Light day: maps (2 h × 10 MB) + email (0.5 h × 5 MB) + browsing (0.5 h × 80 MB) = ~100–200 MB/day (~0.1–0.2 GB)
Moderate day: maps (2 h) + social scrolling (1 h × 200 MB) + 1 h music (50 MB) + uploading 5 photos (5 × 5 MB) = ~0.7–1.1 GB/day
Heavy day: 2 hours video streaming (720p at ~700 MB/hr) + video call 1 h (700 MB) + social 1 h (200 MB) = ~2.3 GB/day
Always add a 20–30% buffer for background updates, app syncing, and unexpected uploads. For long trips, allow a slightly larger buffer or plan for top-ups.
Weekend city break (2–4 days), mostly maps and messaging: buy 0.5–1.5 GB total
One-week mixed trip, photos and social: 4–10 GB total
Two-week active trip with streaming and calls: 15–40 GB total
Adjust these based on how often you’ll use high-data activities like streaming or video calls.
Use Wi‑Fi for big downloads and backups. Set app updates and cloud backups to Wi‑Fi only.
Download maps and streaming content (music, podcasts, shows) for offline use.
Set apps to low-data or “data saver” modes (e.g., limit image/video autoplay in social apps).
Restrict background data for apps that sync (photo backups, social apps).
Compress uploads where possible — share lower-resolution photos if you don’t need originals.
Prefer SD video quality when streaming on mobile, or avoid video streaming when you need to conserve.
Short trips with light use: buy a small local plan or short-term eSIM for a few hundred MB to a few GB.
Longer trips or changing countries often: look for flexible eSIMs or regional plans that allow top-ups and longer validity.
Heavy users: a larger data package or international plan with high daily GB allowances is simpler and avoids frequent top-ups.
If you prefer buying eSIMs online, platforms such as Esibyte list flexible plans and top-ups that can be easier to manage than switching physical SIMs: https://esibyte.com
1. Check device compatibility with eSIM or local SIM. Verify your phone supports the needed bands.
2. Estimate total GB needed: (daily estimate × days) × 1.25 (25% buffer).
3. Choose a plan length and top-up options (one-time allotment vs pay-as-you-go top-ups).
4. Install and activate an eSIM profile or insert the local SIM while on reliable Wi‑Fi.
5. On your phone, enable data monitoring and set app restrictions (Settings > Cellular/Data Use).
6. Test by loading pages and streaming briefly; verify speeds and that data counters update.

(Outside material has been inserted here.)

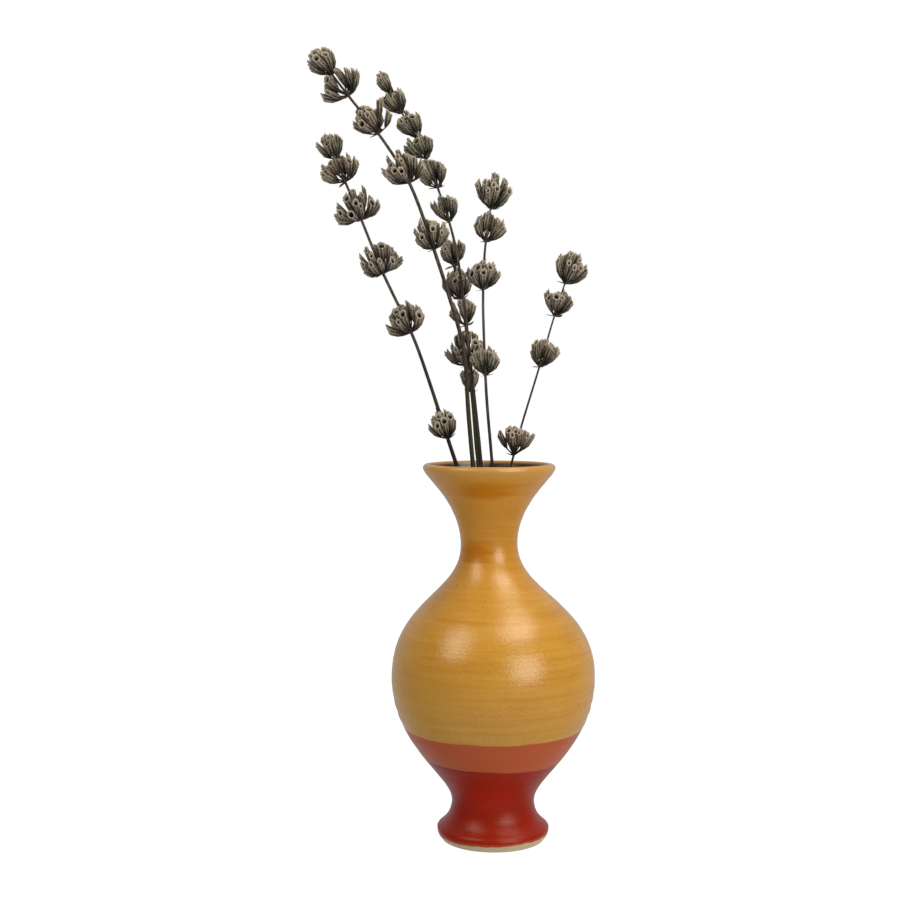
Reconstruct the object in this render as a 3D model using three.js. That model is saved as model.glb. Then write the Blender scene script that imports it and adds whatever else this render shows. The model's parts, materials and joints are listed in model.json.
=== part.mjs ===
// A small thrown ceramic bud vase holding six dried lavender sprigs.
// Millimetres, +Z up, the origin at the middle of the foot, the front of the vase towards -Y.
import * as THREE from "three";

// The vase's outline: each height is above the table, each radius is to the outer face.
const baseRadius = 14.8;
const toeRadius = 17.9;
const toeHeight = 3.8;
const waistRadius = 13.2;
const waistHeight = 12.4;
const bellyRadius = 32.5;
const bellyRise = 40;
const neckRadius = 9.05;
const shoulderRise = 42.2;
const rimRadius = 20.9;
const flareRise = 23.7;
const flareTilt = 0.33; // radians from upright, at the rim
const wallThickness = 2.6;
const floorThickness = 7;
const floorCornerRadius = 3;
const vaseSegments = 44;

// Dried lavender: what all six sprigs share.
const fitGap = 0.3; // between a stem and whatever it rests on or passes through
const stemSides = 8;
const stemSteps = 34;
const straightAboveLip = 5; // a stem stays straight as far as this, so that it lifts out in a line
const whorlSegments = 10;
const whorlFootRadius = 1.1; // added to the stem's own radius at the base of a whorl
const boreShare = 0.35; // how much of a whorl's length closely surrounds the stem
const tipInWhorl = 0.4; // how far up the last whorl the stem ends, as a share of the whorl

// One entry per sprig, from the left. seat: where the stem crosses the neck, in shares of its bore.
// lean: how far the straight lower stem moves in X and Y for each millimetre up. bend: heights above
// the lip, and how far in X the stem has left that straight line there. whorls, from the lowest:
// height above the lip, width and length.
const sprigs = [
  {
    stemWidth: 1.3,
    seat: [-0.5, -0.21],
    lean: [-0.335, 0],
    bend: [[38.5, 0], [49.5, -1.3], [60.5, -2.9], [77.5, -4.1], [89.5, -5.2]],
    whorls: [[8.3, 10.4, 9.1], [41.9, 12.7, 9.2], [60.5, 14, 9.5], [77.3, 14.4, 9.8], [89.1, 12.6, 8],
      [96, 9.5, 7.6]],
  },
  {
    stemWidth: 1.3,
    seat: [-0.62, -0.48],
    lean: [-0.1, -0.1],
    bend: [[21.5, 0.3], [32.5, 0.8], [41.5, 0], [50.5, -1.8], [66.5, -5.4], [86.5, -10.8], [99.5, -17.5],
      [112.5, -26.5]],
    whorls: [[67, 12.3, 9], [87, 12.3, 9.2], [101.6, 9.5, 9.5], [112.8, 13, 9], [119, 9.2, 8.5]],
  },
  {
    stemWidth: 1.1,
    seat: [-0.26, -0.48],
    lean: [-0.09, 0.04],
    bend: [[29.5, -0.4], [51.5, -0.8], [67.5, -1.7], [77.5, -3.3], [87.5, -5.8], [96.5, -8.3],
      [104.5, -11.6], [111.5, -15.2]],
    whorls: [[76.8, 8.3, 8.5], [87.7, 8.6, 9], [96.9, 8.8, 7.5], [103.3, 8, 8.6], [111.1, 7.4, 7.4],
      [117.1, 5.6, 6.2]],
  },
  {
    stemWidth: 1,
    seat: [-0.295, 0.256],
    lean: [-0.115, 0.105],
    bend: [[19.5, 0.5], [31.5, 0.6], [44.5, 1.1], [54.5, 0.3]],
    whorls: [[22.9, 6.4, 5.6], [31.4, 12.2, 12], [44.5, 9, 7.6], [52.9, 9.7, 10], [63.8, 8.8, 7.4]],
  },
  {
    stemWidth: 1.1,
    seat: [0.264, -0.512],
    lean: [-0.085, -0.02],
    bend: [[21.5, 0], [37.5, 0.6], [51.5, 1.4], [63.5, 2.7], [71.5, 4.1], [80.5, 6.2]],
    whorls: [[28.3, 9.4, 8.5], [55, 10.4, 8.8], [70, 9.6, 8.5], [80.2, 11.2, 10.6]],
  },
  {
    stemWidth: 0.86,
    seat: [-0.186, 0.016],
    lean: [0.27, 0],
    bend: [[10.5, -0.1], [30.5, 0.5], [47.5, 0.9], [57.5, 1.4]],
    whorls: [[2.9, 12, 8.2], [31, 9.2, 8.4], [47.1, 9.2, 7.6], [57.3, 10.5, 10.4]],
  },
];

const bellyHeight = waistHeight + bellyRise;
const neckHeight = bellyHeight + shoulderRise;
const rimHeight = neckHeight + flareRise;
const lipHeight = rimHeight + (wallThickness / 2) * (1 + Math.sin(flareTilt));
const neckBore = neckRadius - wallThickness;

const glazed = new THREE.MeshStandardMaterial({ color: "#c8923a", roughness: 0.4, metalness: 0 });
const driedStem = new THREE.MeshStandardMaterial({ color: "#3a3322", roughness: 0.8, metalness: 0 });
const driedFlower = new THREE.MeshStandardMaterial({ color: "#6b6158", roughness: 0.9, metalness: 0 });

// ---- vase ----

// A smooth curve that is upright at both ends, from one height of the outline to the next.
function uprightCurve(from, to, startShare, endShare, steps) {
  const rise = to.y - from.y;
  const startHandle = new THREE.Vector2(from.x, from.y + startShare * rise);
  const endHandle = new THREE.Vector2(to.x, to.y - endShare * rise);
  return new THREE.CubicBezierCurve(from, startHandle, endHandle, to).getPoints(steps);
}

// The outer face above the waist, as points of (radius, height) going up.
function bodyOutline(steps) {
  const waist = new THREE.Vector2(waistRadius, waistHeight);
  const belly = new THREE.Vector2(bellyRadius, bellyHeight);
  const neck = new THREE.Vector2(neckRadius, neckHeight);
  const rim = new THREE.Vector2(rimRadius, rimHeight);
  const flareHandle = new THREE.Vector2(neckRadius, neckHeight + 0.54 * flareRise);
  const rimHandle = new THREE.Vector2(Math.sin(flareTilt), Math.cos(flareTilt))
    .multiplyScalar(-0.12 * flareRise)
    .add(rim);
  const flare = new THREE.CubicBezierCurve(neck, flareHandle, rimHandle, rim);
  return [
    ...uprightCurve(waist, belly, 0.2, 0.546, steps).slice(0, -1),
    ...uprightCurve(belly, neck, 0.563, 0.373, steps).slice(0, -1),
    ...flare.getPoints(Math.round(0.8 * steps)),
  ];
}

function footOutline() {
  const toe = new THREE.Vector2(toeRadius, toeHeight);
  const waist = new THREE.Vector2(waistRadius, waistHeight);
  const underToe = new THREE.CubicBezierCurve(
    new THREE.Vector2(baseRadius, 0),
    new THREE.Vector2(toeRadius - 0.9, 0.2),
    new THREE.Vector2(toeRadius, 0.4 * toeHeight),
    toe,
  );
  return [...underToe.getPoints(4).slice(0, -1), ...uprightCurve(toe, waist, 0.1, 0.7, 6).slice(0, -1)];
}

// The inner face: the body's outline moved in by the wall, going down from the rim to the waist.
function innerOutline(steps) {
  const outer = bodyOutline(steps);
  const inner = outer.map((point, i) => {
    const before = outer[Math.max(i - 1, 0)];
    const after = outer[Math.min(i + 1, outer.length - 1)];
    const along = new THREE.Vector2().subVectors(after, before).normalize();
    return new THREE.Vector2(point.x - wallThickness * along.y, point.y + wallThickness * along.x);
  });
  return inner.reverse();
}

function lipArc(from, to) {
  const centre = new THREE.Vector2().addVectors(from, to).multiplyScalar(0.5);
  const start = Math.atan2(from.y - centre.y, from.x - centre.x);
  const radius = wallThickness / 2;
  return [1, 2, 3, 4].map((i) => {
    const angle = start + (i * Math.PI) / 5;
    return new THREE.Vector2(centre.x + radius * Math.cos(angle), centre.y + radius * Math.sin(angle));
  });
}

function floorOutline() {
  const cavityRadius = waistRadius - wallThickness;
  const corner = new THREE.QuadraticBezierCurve(
    new THREE.Vector2(cavityRadius, floorThickness + floorCornerRadius),
    new THREE.Vector2(cavityRadius, floorThickness),
    new THREE.Vector2(cavityRadius - floorCornerRadius, floorThickness),
  );
  return [...corner.getPoints(3), new THREE.Vector2(0, floorThickness)];
}

function vaseBody() {
  const outer = bodyOutline(9);
  const inner = innerOutline(7);
  const profile = [
    new THREE.Vector2(0, 0),
    ...footOutline(),
    ...outer,
    ...lipArc(outer.at(-1), inner[0]),
    ...inner,
    ...floorOutline(),
  ];
  const geometry = new THREE.LatheGeometry(profile, vaseSegments);
  geometry.rotateX(Math.PI / 2);
  const mesh = new THREE.Mesh(geometry, glazed);
  mesh.name = "vase_body";
  return mesh;
}

// ---- lavender ----

// The radius of the hollow at a height, straight between the points of the inner face.
function cavityRadiusAt(height) {
  const wall = [...innerOutline(7), ...floorOutline().slice(0, -1)];
  const above = wall.findLastIndex((point) => point.y >= height);
  const upper = wall[Math.max(above, 0)];
  const lower = wall[Math.min(above + 1, wall.length - 1)];
  const share = upper.y > lower.y ? (upper.y - height) / (upper.y - lower.y) : 0;
  return upper.x + Math.min(share, 1) * (lower.x - upper.x);
}

// A point of the straight line that a sprig's lower stem follows, at a height above the table.
function onLine(sprig, height) {
  const above = height - neckHeight;
  return new THREE.Vector3(
    sprig.seat[0] * neckBore + sprig.lean[0] * above,
    sprig.seat[1] * neckBore + sprig.lean[1] * above,
    height,
  );
}

// How low the stem reaches: down to the floor, or to where it meets the wall of the belly.
function restHeight(sprig) {
  const clear = sprig.stemWidth / 2 + fitGap;
  let height = neckHeight - 10;
  while (height - clear > floorThickness) {
    const point = onLine(sprig, height - 0.5);
    if (Math.hypot(point.x, point.y) + clear > cavityRadiusAt(height - 0.5 - clear)) break;
    height -= 0.5;
  }
  return height;
}

function stemCurve(sprig) {
  const heights = [restHeight(sprig), neckHeight, lipHeight, lipHeight + straightAboveLip];
  const bends = sprig.bend.map(([height, aside]) => {
    const point = onLine(sprig, lipHeight + height);
    point.x += aside;
    return point;
  });
  const last = sprig.whorls.at(-1);
  const points = [...heights.map((height) => onLine(sprig, height)), ...bends];
  const direction = new THREE.Vector3().subVectors(points.at(-1), points.at(-2)).normalize();
  const tipHeight = lipHeight + last[0] + tipInWhorl * last[2] * direction.z;
  const beyond = (tipHeight - points.at(-1).z) / direction.z;
  points.push(points.at(-1).clone().addScaledVector(direction, beyond));
  return new THREE.CatmullRomCurve3(points);
}

function atHeight(curve, height) {
  let low = 0;
  let high = 1;
  for (let i = 0; i < 24; i++) {
    const middle = (low + high) / 2;
    if (curve.getPoint(middle).z < height) low = middle;
    else high = middle;
  }
  return (low + high) / 2;
}

function stemMesh(sprig, curve, name) {
  const section = new THREE.Shape(
    Array.from({ length: stemSides }, (_, i) => {
      const angle = (2 * Math.PI * i) / stemSides;
      return new THREE.Vector2(Math.cos(angle), Math.sin(angle)).multiplyScalar(sprig.stemWidth / 2);
    }),
  );
  const geometry = new THREE.ExtrudeGeometry(section, { steps: stemSteps, extrudePath: curve });
  const mesh = new THREE.Mesh(geometry, driedStem);
  mesh.name = name;
  return mesh;
}

// A ring of upright flower cups as one bowl round the stem, open at the top. The last one on a stem
// is closed over the stem's end.
function whorlMesh(sprig, curve, whorl, isLast, name) {
  const [height, width, length] = whorl;
  const radius = width / 2;
  const bore = sprig.stemWidth / 2 + fitGap;
  const foot = sprig.stemWidth / 2 + whorlFootRadius;
  const outside = [
    [foot, 0],
    [0.72 * radius, 0.3 * length],
    [radius, 0.72 * length],
    [0.86 * radius, length],
  ];
  const inside = isLast
    ? [[0, length], [0, tipInWhorl * length + fitGap], [bore, tipInWhorl * length + fitGap]]
    : [[0.6 * radius, 0.95 * length], [bore, boreShare * length]];
  const profile = [...outside, ...inside].map(([x, y]) => new THREE.Vector2(x, y));
  profile.unshift(new THREE.Vector2(bore, 0));
  profile.push(new THREE.Vector2(bore, 0));
  const geometry = new THREE.LatheGeometry(profile, whorlSegments);
  geometry.rotateX(Math.PI / 2);
  const mesh = new THREE.Mesh(geometry, driedFlower);
  const base = curve.getPoint(atHeight(curve, lipHeight + height));
  const boreTop = curve.getPoint(atHeight(curve, lipHeight + height + boreShare * length));
  const along = new THREE.Vector3().subVectors(boreTop, base).normalize();
  mesh.position.copy(base);
  mesh.quaternion.setFromUnitVectors(new THREE.Vector3(0, 0, 1), along);
  mesh.name = name;
  return mesh;
}

function lavender(sprig, index) {
  const group = new THREE.Group();
  const curve = stemCurve(sprig);
  const name = `sprig_${index + 1}`;
  group.add(stemMesh(sprig, curve, `${name}_stem`));
  sprig.whorls.forEach((whorl, i) => {
    const isLast = i === sprig.whorls.length - 1;
    group.add(whorlMesh(sprig, curve, whorl, isLast, `${name}_whorl_${i + 1}`));
  });
  return group;
}

const vase = new THREE.Group();
vase.add(vaseBody());
sprigs.forEach((sprig, index) => vase.add(lavender(sprig, index)));

export default vase;
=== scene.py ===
# Thrown bud vase in three glaze bands, holding six sprigs of dried lavender
import json
import math
import random
from functools import partial

import bmesh
import bpy
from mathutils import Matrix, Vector

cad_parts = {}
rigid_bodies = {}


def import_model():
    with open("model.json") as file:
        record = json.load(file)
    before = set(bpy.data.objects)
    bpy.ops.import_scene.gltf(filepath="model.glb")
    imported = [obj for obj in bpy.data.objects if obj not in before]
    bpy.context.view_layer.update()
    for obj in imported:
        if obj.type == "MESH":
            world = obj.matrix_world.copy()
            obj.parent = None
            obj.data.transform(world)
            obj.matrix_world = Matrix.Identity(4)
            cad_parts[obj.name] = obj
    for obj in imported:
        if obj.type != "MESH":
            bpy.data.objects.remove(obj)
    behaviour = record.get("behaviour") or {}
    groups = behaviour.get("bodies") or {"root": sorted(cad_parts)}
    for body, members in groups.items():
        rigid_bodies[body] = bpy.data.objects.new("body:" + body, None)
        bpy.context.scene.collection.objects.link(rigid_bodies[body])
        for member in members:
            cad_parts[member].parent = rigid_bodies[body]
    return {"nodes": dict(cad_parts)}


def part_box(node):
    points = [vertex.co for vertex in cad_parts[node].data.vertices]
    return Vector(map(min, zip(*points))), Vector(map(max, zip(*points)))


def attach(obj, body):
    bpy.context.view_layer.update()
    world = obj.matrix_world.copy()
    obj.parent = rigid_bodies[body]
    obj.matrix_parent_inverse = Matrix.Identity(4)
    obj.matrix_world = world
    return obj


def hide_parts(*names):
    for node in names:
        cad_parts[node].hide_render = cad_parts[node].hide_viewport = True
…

Check your phone's built-in data usage (Android: Settings > Network & internet > Data usage; iPhone: Settings > Cellular) to see which apps use the most.
If usage spikes unexpectedly, close background apps, pause backups, or switch to Wi‑Fi.
If a plan looks wrong or fails to connect, try toggling airplane mode or restarting the phone. Reinstall or reselect the eSIM profile if needed.
Use secured Wi‑Fi networks and a VPN for banking or sensitive transactions.
Turn off automatic cloud backups when you’re on mobile data to avoid large uploads.
Keep a small emergency data budget (100–500 MB) reserved for navigation or last-minute bookings.
1. Identify your daily habits (light/moderate/heavy).
2. Use the activity estimates above to calculate a daily GB number.
3. Multiply by trip days and add 20–30% buffer.
4. Choose a plan that allows easy top-ups or flexible expiry.
Estimating how much data for travel is mainly about matching the plan to your typical app use and giving yourself a small buffer. With a simple nightly check of your phone's usage, you can avoid surprises and top up only when necessary.